== EXERCISE ==
Starting at the line with "Write part 4" and stopping at the line with "return extruded(curve, 0, 1, place)", repeat each line exactly. Include both and omit the rest.

═════ RECORD EXCERPTS

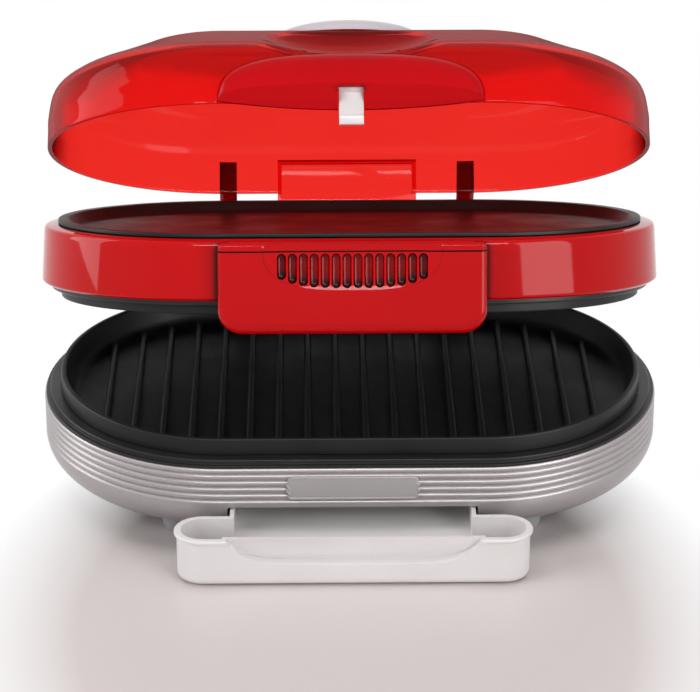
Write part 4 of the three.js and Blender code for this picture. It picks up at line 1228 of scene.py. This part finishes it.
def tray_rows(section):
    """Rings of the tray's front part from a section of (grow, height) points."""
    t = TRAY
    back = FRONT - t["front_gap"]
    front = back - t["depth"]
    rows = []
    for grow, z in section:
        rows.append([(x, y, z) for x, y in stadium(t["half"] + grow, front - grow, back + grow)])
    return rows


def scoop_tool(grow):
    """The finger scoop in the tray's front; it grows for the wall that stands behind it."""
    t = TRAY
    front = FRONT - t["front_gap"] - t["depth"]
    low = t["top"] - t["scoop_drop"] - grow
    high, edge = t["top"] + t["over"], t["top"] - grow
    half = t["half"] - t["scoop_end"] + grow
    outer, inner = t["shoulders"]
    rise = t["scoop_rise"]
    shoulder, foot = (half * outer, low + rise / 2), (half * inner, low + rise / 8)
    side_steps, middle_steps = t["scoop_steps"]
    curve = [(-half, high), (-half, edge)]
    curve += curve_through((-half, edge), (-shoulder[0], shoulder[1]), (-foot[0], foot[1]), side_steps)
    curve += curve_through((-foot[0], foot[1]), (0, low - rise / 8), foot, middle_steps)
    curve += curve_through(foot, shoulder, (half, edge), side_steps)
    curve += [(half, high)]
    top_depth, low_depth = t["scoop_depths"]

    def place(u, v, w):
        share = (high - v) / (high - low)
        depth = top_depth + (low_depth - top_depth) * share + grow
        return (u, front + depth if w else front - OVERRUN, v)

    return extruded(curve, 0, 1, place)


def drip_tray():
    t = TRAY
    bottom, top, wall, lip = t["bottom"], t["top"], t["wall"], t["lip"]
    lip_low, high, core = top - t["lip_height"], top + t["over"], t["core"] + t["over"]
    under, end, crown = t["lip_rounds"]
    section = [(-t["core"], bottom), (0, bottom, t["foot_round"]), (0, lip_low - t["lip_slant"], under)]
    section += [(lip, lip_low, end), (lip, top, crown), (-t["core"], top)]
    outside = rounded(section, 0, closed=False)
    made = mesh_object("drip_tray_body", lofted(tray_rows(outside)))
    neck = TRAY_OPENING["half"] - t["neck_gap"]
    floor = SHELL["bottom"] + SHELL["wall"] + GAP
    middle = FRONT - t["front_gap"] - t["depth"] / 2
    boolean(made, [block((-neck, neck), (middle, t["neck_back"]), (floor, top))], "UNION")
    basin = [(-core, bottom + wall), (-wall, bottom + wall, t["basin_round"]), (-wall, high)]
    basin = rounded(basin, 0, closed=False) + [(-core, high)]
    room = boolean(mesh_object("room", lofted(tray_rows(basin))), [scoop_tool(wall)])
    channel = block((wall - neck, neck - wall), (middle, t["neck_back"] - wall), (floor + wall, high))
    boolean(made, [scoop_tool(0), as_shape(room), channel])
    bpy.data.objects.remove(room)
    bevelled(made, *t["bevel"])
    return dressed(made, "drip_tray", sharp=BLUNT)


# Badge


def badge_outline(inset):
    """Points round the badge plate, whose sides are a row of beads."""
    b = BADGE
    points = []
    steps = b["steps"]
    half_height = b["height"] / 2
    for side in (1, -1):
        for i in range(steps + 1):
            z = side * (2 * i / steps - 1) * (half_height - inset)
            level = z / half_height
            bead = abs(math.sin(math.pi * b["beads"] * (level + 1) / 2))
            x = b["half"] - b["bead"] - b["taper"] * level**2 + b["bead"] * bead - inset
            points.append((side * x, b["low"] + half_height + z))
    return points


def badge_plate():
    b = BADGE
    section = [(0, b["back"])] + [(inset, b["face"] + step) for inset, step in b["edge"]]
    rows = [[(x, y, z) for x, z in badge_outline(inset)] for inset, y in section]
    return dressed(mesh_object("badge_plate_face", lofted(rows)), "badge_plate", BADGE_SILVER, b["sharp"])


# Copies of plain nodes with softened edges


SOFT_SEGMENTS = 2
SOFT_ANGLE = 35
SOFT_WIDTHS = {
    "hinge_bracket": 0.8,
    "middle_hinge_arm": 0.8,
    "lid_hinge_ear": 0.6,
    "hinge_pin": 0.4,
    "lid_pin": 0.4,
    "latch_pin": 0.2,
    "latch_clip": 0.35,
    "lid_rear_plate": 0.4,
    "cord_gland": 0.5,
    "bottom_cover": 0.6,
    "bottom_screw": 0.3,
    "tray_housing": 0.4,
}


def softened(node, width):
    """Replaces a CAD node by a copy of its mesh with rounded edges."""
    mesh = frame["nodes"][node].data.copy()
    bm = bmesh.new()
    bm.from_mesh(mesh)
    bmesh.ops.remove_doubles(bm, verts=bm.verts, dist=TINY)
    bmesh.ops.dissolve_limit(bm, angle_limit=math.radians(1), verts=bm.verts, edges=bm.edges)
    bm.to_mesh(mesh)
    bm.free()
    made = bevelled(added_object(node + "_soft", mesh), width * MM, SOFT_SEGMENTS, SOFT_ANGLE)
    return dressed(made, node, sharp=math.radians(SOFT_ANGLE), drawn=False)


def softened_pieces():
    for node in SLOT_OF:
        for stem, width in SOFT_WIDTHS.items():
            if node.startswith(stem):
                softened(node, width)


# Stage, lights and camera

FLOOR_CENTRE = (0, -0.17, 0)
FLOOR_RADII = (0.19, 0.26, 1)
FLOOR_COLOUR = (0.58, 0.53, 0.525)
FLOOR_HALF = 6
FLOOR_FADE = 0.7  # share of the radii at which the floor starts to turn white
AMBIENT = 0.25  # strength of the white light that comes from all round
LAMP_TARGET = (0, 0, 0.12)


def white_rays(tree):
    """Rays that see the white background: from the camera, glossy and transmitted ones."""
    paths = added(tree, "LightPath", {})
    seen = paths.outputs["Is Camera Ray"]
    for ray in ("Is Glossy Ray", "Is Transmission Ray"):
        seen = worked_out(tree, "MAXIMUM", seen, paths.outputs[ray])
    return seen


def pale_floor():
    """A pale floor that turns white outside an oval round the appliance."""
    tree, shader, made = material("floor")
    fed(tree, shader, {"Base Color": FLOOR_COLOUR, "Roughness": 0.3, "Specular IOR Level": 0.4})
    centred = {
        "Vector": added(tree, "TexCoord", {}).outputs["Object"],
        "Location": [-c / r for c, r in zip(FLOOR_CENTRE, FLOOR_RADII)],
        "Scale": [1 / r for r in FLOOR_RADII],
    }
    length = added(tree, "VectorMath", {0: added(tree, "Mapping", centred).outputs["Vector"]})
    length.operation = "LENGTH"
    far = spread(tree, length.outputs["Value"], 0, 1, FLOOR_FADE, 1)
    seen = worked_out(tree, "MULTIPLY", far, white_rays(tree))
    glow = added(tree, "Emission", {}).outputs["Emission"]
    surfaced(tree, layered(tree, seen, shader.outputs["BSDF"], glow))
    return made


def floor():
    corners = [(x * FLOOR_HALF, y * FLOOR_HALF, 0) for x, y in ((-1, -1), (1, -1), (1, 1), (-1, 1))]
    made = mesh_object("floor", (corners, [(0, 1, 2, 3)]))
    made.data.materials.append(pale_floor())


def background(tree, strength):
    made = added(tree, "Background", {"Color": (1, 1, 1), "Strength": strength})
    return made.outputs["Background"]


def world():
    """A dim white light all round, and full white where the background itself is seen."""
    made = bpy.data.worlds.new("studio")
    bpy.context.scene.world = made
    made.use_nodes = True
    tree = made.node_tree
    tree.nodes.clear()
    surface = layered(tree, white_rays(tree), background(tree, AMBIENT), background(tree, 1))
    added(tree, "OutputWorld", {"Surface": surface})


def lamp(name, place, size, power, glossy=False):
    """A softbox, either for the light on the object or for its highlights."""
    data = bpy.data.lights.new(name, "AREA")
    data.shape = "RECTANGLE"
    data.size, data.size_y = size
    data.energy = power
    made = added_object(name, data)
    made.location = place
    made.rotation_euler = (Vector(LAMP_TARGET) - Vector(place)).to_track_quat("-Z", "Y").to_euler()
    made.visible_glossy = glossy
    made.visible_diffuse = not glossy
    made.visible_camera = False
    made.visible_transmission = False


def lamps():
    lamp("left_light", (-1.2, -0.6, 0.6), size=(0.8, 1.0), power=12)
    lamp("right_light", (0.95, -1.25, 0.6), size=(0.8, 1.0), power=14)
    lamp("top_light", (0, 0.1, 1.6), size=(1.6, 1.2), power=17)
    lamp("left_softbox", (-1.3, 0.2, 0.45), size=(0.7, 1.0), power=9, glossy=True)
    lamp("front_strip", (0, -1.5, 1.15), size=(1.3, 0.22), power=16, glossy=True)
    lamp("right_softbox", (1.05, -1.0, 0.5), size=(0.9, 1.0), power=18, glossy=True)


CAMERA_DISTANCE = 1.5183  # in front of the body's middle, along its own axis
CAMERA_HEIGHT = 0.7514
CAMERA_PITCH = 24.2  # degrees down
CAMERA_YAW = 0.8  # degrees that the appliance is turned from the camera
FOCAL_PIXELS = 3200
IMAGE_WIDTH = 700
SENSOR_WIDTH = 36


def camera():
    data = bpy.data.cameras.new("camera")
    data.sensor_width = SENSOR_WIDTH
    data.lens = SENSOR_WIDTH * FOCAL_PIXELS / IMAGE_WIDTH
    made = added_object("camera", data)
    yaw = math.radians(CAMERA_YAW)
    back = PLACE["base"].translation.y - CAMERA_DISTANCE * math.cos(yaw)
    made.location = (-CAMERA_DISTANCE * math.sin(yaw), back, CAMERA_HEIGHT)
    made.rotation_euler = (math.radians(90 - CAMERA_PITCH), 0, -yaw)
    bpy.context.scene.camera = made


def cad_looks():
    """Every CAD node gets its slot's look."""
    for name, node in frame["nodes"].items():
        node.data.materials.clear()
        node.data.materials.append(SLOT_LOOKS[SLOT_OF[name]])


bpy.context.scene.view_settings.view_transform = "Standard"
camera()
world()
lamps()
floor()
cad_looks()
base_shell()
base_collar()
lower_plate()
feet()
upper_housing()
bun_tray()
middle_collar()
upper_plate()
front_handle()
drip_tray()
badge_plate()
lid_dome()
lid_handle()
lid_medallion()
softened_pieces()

══════════
═════ RECORD EXCERPTS

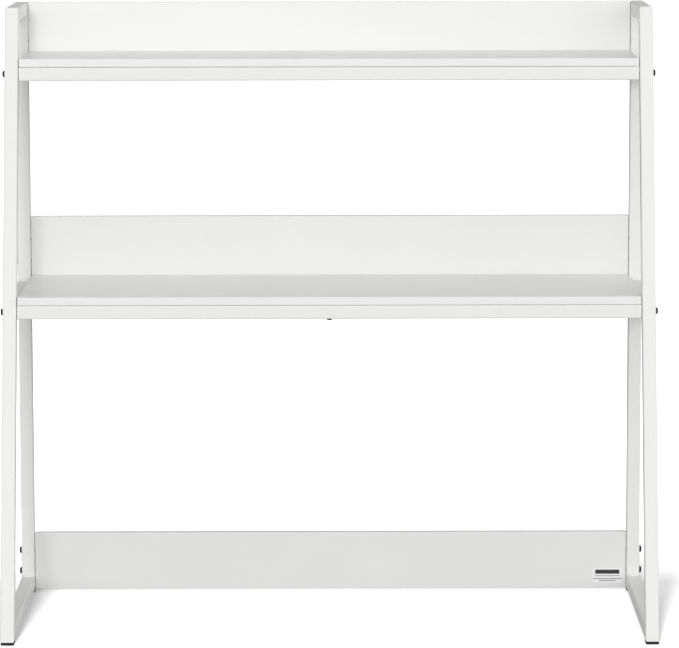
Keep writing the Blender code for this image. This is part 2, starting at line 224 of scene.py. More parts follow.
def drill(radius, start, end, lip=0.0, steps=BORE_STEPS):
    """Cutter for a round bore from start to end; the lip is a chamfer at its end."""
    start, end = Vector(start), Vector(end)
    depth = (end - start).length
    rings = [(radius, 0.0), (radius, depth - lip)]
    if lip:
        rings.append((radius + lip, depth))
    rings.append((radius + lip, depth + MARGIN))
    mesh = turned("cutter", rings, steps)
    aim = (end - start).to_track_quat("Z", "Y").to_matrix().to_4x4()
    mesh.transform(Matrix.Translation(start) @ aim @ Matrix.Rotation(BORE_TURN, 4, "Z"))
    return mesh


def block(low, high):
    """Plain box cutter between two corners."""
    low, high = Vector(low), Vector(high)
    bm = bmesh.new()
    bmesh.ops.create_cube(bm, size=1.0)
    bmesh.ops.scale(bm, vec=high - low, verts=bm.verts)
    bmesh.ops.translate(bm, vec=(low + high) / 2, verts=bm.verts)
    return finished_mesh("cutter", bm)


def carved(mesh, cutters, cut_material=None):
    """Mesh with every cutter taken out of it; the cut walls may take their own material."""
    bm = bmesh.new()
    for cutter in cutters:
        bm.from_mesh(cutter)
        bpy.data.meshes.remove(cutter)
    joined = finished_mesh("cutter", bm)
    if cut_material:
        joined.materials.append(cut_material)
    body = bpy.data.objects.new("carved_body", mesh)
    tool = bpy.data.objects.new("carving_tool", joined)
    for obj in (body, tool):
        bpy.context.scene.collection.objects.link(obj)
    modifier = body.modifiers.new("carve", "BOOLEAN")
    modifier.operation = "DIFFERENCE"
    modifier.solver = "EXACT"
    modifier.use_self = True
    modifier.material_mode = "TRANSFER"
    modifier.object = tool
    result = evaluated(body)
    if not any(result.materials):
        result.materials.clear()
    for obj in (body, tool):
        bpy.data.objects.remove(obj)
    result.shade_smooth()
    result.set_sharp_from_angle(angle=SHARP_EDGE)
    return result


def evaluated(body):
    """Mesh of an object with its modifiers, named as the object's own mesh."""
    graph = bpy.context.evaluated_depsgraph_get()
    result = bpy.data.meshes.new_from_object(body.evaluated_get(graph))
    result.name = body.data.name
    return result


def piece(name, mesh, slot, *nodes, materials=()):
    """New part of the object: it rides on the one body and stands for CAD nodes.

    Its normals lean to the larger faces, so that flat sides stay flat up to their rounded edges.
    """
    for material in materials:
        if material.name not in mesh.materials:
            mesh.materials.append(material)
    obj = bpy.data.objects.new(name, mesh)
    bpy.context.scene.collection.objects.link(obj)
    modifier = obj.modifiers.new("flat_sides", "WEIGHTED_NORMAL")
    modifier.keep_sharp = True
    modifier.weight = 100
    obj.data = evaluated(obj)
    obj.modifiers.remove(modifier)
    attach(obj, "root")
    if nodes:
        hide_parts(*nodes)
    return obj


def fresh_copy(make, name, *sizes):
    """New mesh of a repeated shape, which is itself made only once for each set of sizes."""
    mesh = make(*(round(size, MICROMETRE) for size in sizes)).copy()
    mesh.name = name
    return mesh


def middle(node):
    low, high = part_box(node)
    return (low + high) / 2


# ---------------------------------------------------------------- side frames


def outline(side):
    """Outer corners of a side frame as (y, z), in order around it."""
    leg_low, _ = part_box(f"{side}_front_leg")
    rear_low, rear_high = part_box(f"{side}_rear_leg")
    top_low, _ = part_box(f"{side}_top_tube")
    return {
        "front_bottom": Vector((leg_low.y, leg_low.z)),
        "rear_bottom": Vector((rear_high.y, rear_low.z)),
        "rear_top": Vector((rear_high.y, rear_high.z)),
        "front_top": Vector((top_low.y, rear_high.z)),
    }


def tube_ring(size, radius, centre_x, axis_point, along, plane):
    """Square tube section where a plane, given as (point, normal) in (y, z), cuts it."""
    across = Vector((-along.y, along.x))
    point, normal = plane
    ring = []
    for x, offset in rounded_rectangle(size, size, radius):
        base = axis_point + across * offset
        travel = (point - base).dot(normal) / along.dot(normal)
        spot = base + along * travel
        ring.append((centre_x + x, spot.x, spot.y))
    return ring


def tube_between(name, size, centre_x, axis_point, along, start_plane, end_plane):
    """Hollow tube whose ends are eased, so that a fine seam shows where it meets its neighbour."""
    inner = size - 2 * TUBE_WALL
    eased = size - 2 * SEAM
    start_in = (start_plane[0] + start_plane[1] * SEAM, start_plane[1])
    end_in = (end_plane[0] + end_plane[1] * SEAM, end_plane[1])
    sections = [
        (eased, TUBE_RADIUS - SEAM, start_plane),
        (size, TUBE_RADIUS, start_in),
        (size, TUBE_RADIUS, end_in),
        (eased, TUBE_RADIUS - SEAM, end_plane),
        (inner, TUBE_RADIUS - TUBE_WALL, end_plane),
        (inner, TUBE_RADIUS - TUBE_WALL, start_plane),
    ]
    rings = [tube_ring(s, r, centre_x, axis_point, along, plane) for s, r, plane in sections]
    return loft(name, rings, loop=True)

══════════
═════ RECORD EXCERPTS

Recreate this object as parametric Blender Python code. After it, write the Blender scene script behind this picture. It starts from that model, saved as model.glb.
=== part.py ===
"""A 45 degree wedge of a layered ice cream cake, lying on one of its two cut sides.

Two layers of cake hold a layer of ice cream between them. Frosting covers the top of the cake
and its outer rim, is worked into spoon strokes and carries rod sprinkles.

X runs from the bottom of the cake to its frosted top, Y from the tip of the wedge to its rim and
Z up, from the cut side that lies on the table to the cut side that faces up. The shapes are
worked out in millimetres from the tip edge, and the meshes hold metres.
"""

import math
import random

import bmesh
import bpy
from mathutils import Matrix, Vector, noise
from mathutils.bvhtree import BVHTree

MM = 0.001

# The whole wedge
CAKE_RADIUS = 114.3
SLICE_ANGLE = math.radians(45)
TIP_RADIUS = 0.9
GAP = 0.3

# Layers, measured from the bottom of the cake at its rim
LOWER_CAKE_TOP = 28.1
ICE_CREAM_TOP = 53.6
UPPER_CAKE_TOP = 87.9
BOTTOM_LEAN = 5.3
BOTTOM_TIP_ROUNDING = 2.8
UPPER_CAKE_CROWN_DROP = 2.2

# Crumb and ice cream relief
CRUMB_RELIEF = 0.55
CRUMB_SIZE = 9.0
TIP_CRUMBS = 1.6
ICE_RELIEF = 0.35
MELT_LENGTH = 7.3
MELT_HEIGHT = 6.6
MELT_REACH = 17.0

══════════

== RESPONSE FOR THIS EXERCISE ==
Write part 4 of the three.js and Blender code for this picture. It picks up at line 1228 of scene.py. This part finishes it.
def tray_rows(section):
    """Rings of the tray's front part from a section of (grow, height) points."""
    t = TRAY
    back = FRONT - t["front_gap"]
    front = back - t["depth"]
    rows = []
    for grow, z in section:
        rows.append([(x, y, z) for x, y in stadium(t["half"] + grow, front - grow, back + grow)])
    return rows


def scoop_tool(grow):
    """The finger scoop in the tray's front; it grows for the wall that stands behind it."""
    t = TRAY
    front = FRONT - t["front_gap"] - t["depth"]
    low = t["top"] - t["scoop_drop"] - grow
    high, edge = t["top"] + t["over"], t["top"] - grow
    half = t["half"] - t["scoop_end"] + grow
    outer, inner = t["shoulders"]
    rise = t["scoop_rise"]
    shoulder, foot = (half * outer, low + rise / 2), (half * inner, low + rise / 8)
    side_steps, middle_steps = t["scoop_steps"]
    curve = [(-half, high), (-half, edge)]
    curve += curve_through((-half, edge), (-shoulder[0], shoulder[1]), (-foot[0], foot[1]), side_steps)
    curve += curve_through((-foot[0], foot[1]), (0, low - rise / 8), foot, middle_steps)
    curve += curve_through(foot, shoulder, (half, edge), side_steps)
    curve += [(half, high)]
    top_depth, low_depth = t["scoop_depths"]

    def place(u, v, w):
        share = (high - v) / (high - low)
        depth = top_depth + (low_depth - top_depth) * share + grow
        return (u, front + depth if w else front - OVERRUN, v)

    return extruded(curve, 0, 1, place)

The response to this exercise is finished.